Consumption – both private and government however declined significantly. The growth in private final consumption expenditure (PFCE) in of the first half 2008-09 was 3.3 per cent, which was less than half of the corresponding period in 2007-08. Similarly, government final consumption expenditure (GFCE) in the first half of 2008-09 grew at less than 1 per cent, or just one-third of the growth in first half of 2007-08.
In the second half (H2) of2008-09, GDP growth declined to 5.8 per cent, with a further decline in private consumption growth to 2.5 per cent and a significant moderation in growth rate of GFCF to about 6 per cent over the corresponding period of 2007-08.
However, with the roll-out of the fiscal stimulus, primarily in the shape of implementation of the Sixth Pay Commission recommendations in Q3, as well as the second round of fiscal expansion announced in Q4, the growth in government final consumption expenditure shot up by nearly 36 per cent, partly making up for the shortfall in other components of the domestic aggregate demand. The overall GDP growth for the fiscal 2008-09 at 6.7 per cent surpassed all estimates and forecasts, mostly ranging from 5.5 per cent to 6.5 per cent, made by international agencies and analysts.
As expected, outcome of the recession in countries to which India exports its goods has been the sharp fall in growth of Indian organised manufacturing. The trend in India’s manufacturing sector started in the second quarter of calendar year 2007 with the slowing of the US economy and its imports of several products from India.

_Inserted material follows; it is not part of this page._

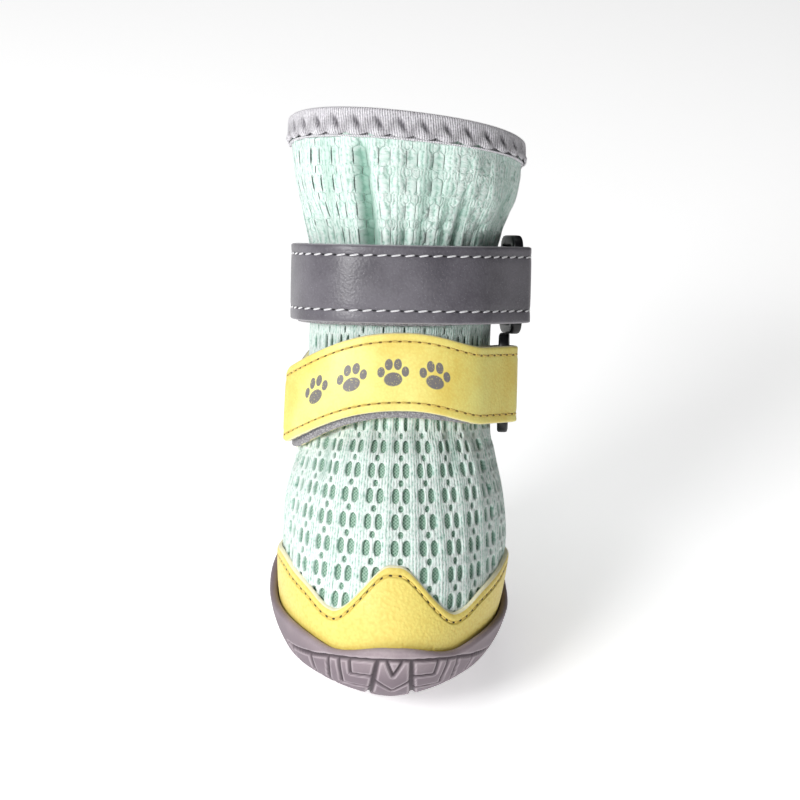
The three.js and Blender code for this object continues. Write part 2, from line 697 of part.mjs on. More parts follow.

The trend was merely accelerated after the US meltdown and the onset of the global recession. Services sector growth of India was not expected to slow sharply because of its well-known insensitivity to demand cycles and relatively small contribution of service exports to GDP.
In fact, there was a sharp increase in the growth of community, social and personal services which includes GDP from government administration. It is also important to note that in 2009-10 the Indian economy recovered faster and GDP growth rate in 2009-10 was 8.6 per cent and in 2010-11 it was 9.3 per cent. This shows the resilience of the Indian economy against external shocks.